Frequently Asked Questions

What does Yoga Sutra 4.25 actually promise?

Not a final answer to 'who am I,' but the cessation of the question. For the one who has seen the distinction (visesa-darsin) between consciousness and the mind, the brooding cultivation of notions about the self (atma-bhava-bhavana) comes wholly to rest. Liberation arrives here as the quieting of the search, not as a satisfying definition of the self.

What does atma-bhava-bhavana mean?

It is the repeated dwelling on, or cultivation of, notions about the nature of the self — turning over questions like 'what am I, where did I come from, what will become of me' until they become a habit of mind.
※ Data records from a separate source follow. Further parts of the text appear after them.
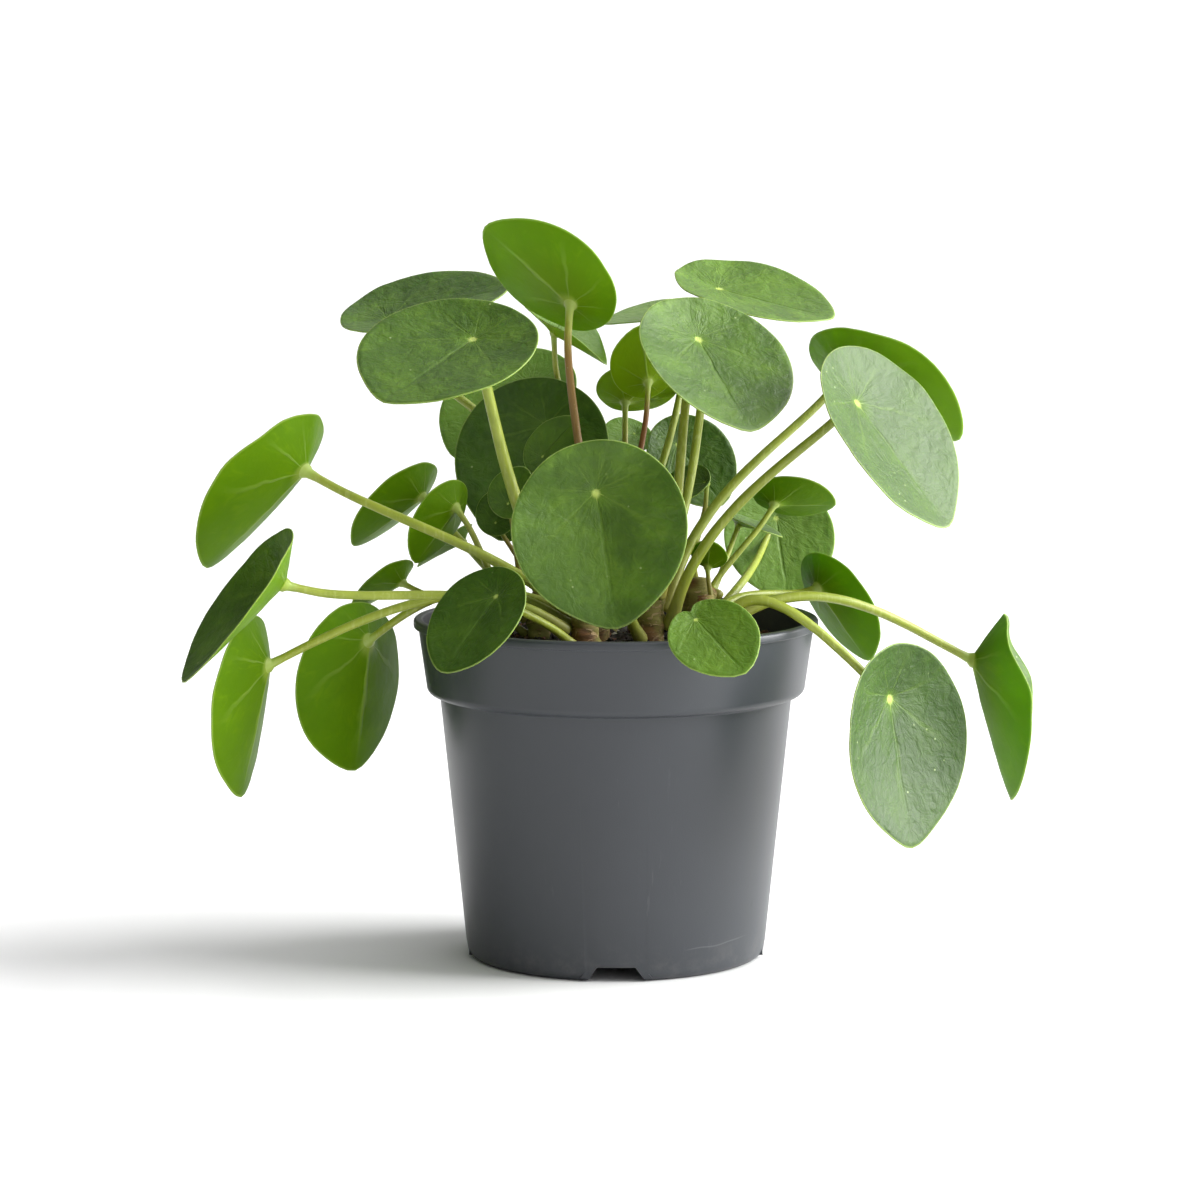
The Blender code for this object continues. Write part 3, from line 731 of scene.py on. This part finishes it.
    def build(self, finishes):
        bm = bmesh.new()
        disc = bm.verts.layers.float_vector.new("disc")
        look = bm.verts.layers.float_vector.new("look")
        along = bm.verts.layers.float.new("along")
        red = bm.verts.layers.float.new("red")
        blade_rings, blade_marks = self.blade()
        tube_rings, tube_marks, end = self.petiole()
        middle, made, last = skin(bm, self.point(0, 0), blade_rings + tube_rings, end)
        looks = LOOKS.get(self.node, {})
        # per leaf: the painted shade, the young leaves' colour and the painted sheen
        shade = Vector((looks.get("dark", 0), looks.get("fresh", 0), looks.get("painted_sheen", 0)))
        for vert in bm.verts:
            vert[look] = shade
            vert[red] = looks.get("red", 0.0)
        for verts, places in zip(made, blade_marks):
            for vert, place in zip(verts, places):
                vert[disc] = (*place, 0)
        for verts, place in zip(made[len(blade_rings):], tube_marks):
            for vert in verts:
                vert[along] = place
        last[along] = 1.0
        turned = self.rings + 1
        ring_of = {vert: i for i, verts in enumerate(made) for vert in verts}
        ring_of[middle] = 0
        ring_of[last] = len(made)
        for face in bm.faces:
            first = min(ring_of[vert] for vert in face.verts)
            face.material_index = 0 if first < turned else 1 if first < len(blade_rings) - 1 else 2
        bmesh.ops.recalc_face_normals(bm, faces=bm.faces)
        return new_piece(self.node + "_fine", bm, finishes, [self.node])


# ---------------------------------------------------------------- stems and soil

def soil_height(x, y, lumps):
    """The soil's top: the solid's low mound, broken into lumps."""
    share = min(1.0, sqrt(x * x + y * y) / SOIL_HIGH.x)
    level = SOIL_HIGH.z - 0.2 * MM - 1.8 * MM * share * share
    rough = noise.fractal(Vector((x, y, 0)) * 190, 0.7, 2.1, 4)
    return level + lumps * rough + 0.9 * lumps * abs(ripple(x, y, 3.0, 420.0))


def build_stem(node, seed, settings, finish):
    """A short woody stem with knobs where leaves have fallen."""
    knob, knob_turn, knob_height = 0.9 * MM, 0.35, 1.1 * MM
    low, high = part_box(node)
    centre = (low + high) / 2
    radius = (high.x - low.x) / 2 / 1.12
    height = high.z - low.z
    foot = low.z - 2 * MM
    segments, levels = 32, 26
    chance = Random(seed)
    knobs = [(chance.uniform(0, 2 * pi), chance.uniform(0.15, 0.9)) for _ in range(9)]
    rings = []
    for k in range(levels):
        share = k / (levels - 1)
        z = foot + (height + 2 * MM) * share
        taper = 1.10 - 0.14 * share - 0.36 * smooth(0.72, 1.0, share)
        ring = []
        for i in range(segments):
            angle = 2 * pi * i / segments
            out = radius * taper
            out += settings.lumps * 0.6 * ripple(cos(angle), sin(angle), z * 420 + seed, 1.6)
            out += settings.lumps * 0.16 * sin(z * 2400 + ripple(cos(angle), sin(angle), seed, 1) * 3)
            for turn, at in knobs:
                gap = (angle - turn + pi) % (2 * pi) - pi
                away = (gap / knob_turn) ** 2 + ((share - at) * height / knob_height) ** 2
                out += knob * exp(-away)
            ring.append(Vector((centre.x + out * cos(angle), centre.y + out * sin(angle), z)))
        rings.append(ring)
    bm = bmesh.new()
    skin(bm, Vector((centre.x, centre.y, foot)), rings, Vector((centre.x, centre.y, high.z + 0.5 * MM)))
    bmesh.ops.recalc_face_normals(bm, faces=bm.faces)
    return new_piece(node + "_fine", bm, [finish], [node])


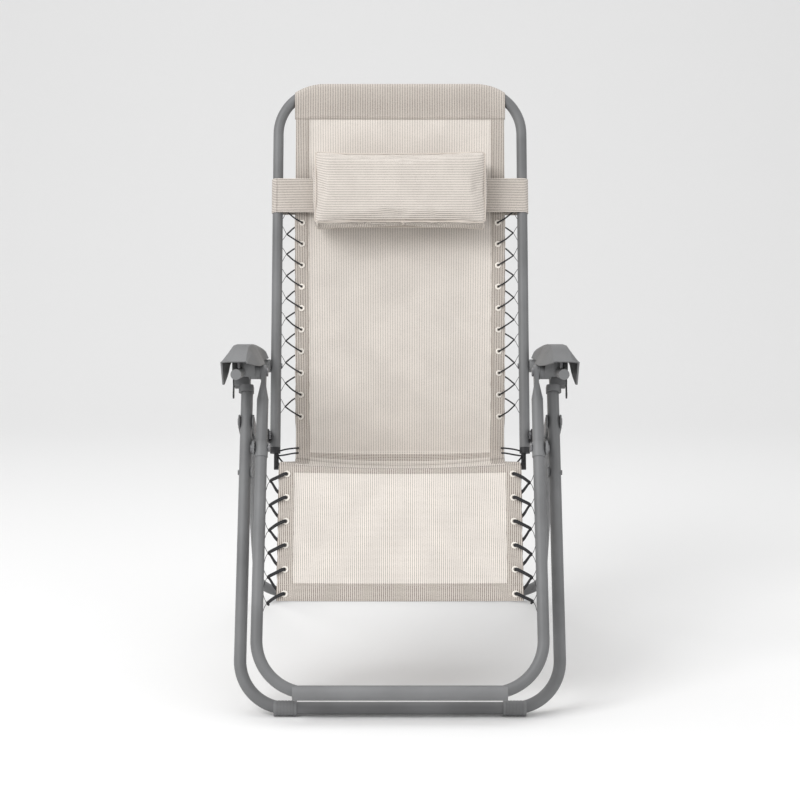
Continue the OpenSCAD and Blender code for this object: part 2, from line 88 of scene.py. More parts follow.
# ---- node helpers ----
class Nodes:
    """Builds one node material with short calls."""

    def __init__(self, name):
        self.mat = bpy.data.materials.new(name)
        self.mat.use_nodes = True
        self.tree = self.mat.node_tree
        self.tree.nodes.clear()
        self.bsdf = self.add("ShaderNodeBsdfPrincipled")
        out = self.add("ShaderNodeOutputMaterial")
        self.link(self.bsdf.outputs[0], out.inputs[0])

    def add(self, kind, **props):
        n = self.tree.nodes.new(kind)
        for k, v in props.items():
            setattr(n, k, v)
        return n

    def link(self, a, b):
        self.tree.links.new(a, b)

    def put(self, socket, value):
        if hasattr(value, "is_output"):
            self.link(value, socket)
        else:
            socket.default_value = value

    def math(self, op, a, b=0.0, c=0.0):
        n = self.add("ShaderNodeMath", operation=op)
        for i, v in enumerate((a, b, c)):
            self.put(n.inputs[i], v)
        return n.outputs[0]

    def span(self, value, lo, hi, out_lo=0.0, out_hi=1.0):
        n = self.add("ShaderNodeMapRange", interpolation_type="SMOOTHSTEP")
        for i, v in enumerate((value, lo, hi, out_lo, out_hi)):
            self.put(n.inputs[i], v)
        return n.outputs[0]

    def mix(self, factor, a, b):
        n = self.add("ShaderNodeMix", data_type="RGBA")
        self.put(n.inputs[0], factor)
        self.put(n.inputs[6], a)
        self.put(n.inputs[7], b)
        return n.outputs[2]

    def noise(self, vector, scale, detail=3.0, rough=0.5):
        n = self.add("ShaderNodeTexNoise")
        self.put(n.inputs["Vector"], vector)
        n.inputs["Scale"].default_value = scale
        n.inputs["Detail"].default_value = detail
        n.inputs["Roughness"].default_value = rough
        return n.outputs[0]

    def attribute(self, name):
        return self.add("ShaderNodeAttribute", attribute_name=name)

    def bump(self, height, distance, strength=1.0):
        n = self.add("ShaderNodeBump")
        n.inputs["Strength"].default_value = strength
        n.inputs["Distance"].default_value = distance
        self.put(n.inputs["Height"], height)
        self.link(n.outputs[0], self.bsdf.inputs["Normal"])

    def position(self):
        return self.add("ShaderNodeTexCoord").outputs["Object"]


def paint(name, color, rough, grain_scale, grain_depth, edge_lighten=0.0, spec=0.4):
    """Powder coat or moulded plastic: an even colour with cloudy variation and a fine grain."""
    m = Nodes(name)
    p = m.position()
    cloud = m.noise(p, 9.0, 4.0)
    dark = tuple(c * 0.86 for c in color) + (1,)
    light = tuple(min(1, c * 1.13) for c in color) + (1,)
    base = m.mix(m.span(cloud, 0.3, 0.7), dark, light)
    grain = m.noise(p, grain_scale, 2.0, 0.6)
    # Lighter on sharp convex edges, by the given amount
    if edge_lighten:
        geo = m.add("ShaderNodeNewGeometry")
        edge = m.span(geo.outputs["Pointiness"], 0.53, 0.62, 0.0, edge_lighten)
        base = m.mix(edge, base, tuple(min(1, c * 1.7) for c in color) + (1,))
    m.link(base, m.bsdf.inputs["Base Color"])
    m.put(m.bsdf.inputs["Roughness"], m.span(grain, 0.25, 0.75, rough - 0.07, rough + 0.07))
    m.bsdf.inputs["Specular IOR Level"].default_value = spec
    m.bump(grain, grain_depth)
    return m.mat


def metal(name, color, rough):
    m = Nodes(name)
    p = m.position()
    base = m.mix(m.noise(p, 60.0), tuple(c * 0.75 for c in color) + (1,), color + (1,))
    m.link(base, m.bsdf.inputs["Base Color"])
    m.bsdf.inputs["Metallic"].default_value = 0.9
    m.put(m.bsdf.inputs["Roughness"], m.span(m.noise(p, 300.0), 0.2, 0.8, rough - 0.08, rough + 0.1))
    m.bump(m.noise(p, 900.0), 0.00008)
    return m.mat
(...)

Bhavana is the act of brooding a thought into a fixed disposition. The sutra says this cultivation ceases in one who has truly seen the distinction.

Is this cessation the same as suppressing the question of who I am?

No. Suppression holds a live question down by force, and it resurfaces. This is vinivrtti — the question loses its ground because the distinction has been directly seen. After seeing, asking 'who am I' would be like striking a match in daylight: not wrong, simply unnecessary. The cessation is the fruit of insight, never of effort against the mind.

Why does seeing the distinction stop the self-inquiry?

Because the inquiry was the mind searching the field of objects for the self. Once consciousness (the seer) is clearly distinguished from the mind and its contents (the seen), it becomes clear the self was never an object to be found there. The seeker is recognized as already present, prior to every definition, so there is nothing left to wonder about.

Does this teaching make someone passive or detached from life?

It makes them quiet at the root, not passive. The energy formerly spent on anxious self-construction becomes available for living. Many wise people seem strangely uninterested in themselves precisely because they have set down a question others still carry. The cessation is fullness and steadiness, not withdrawal or indifference.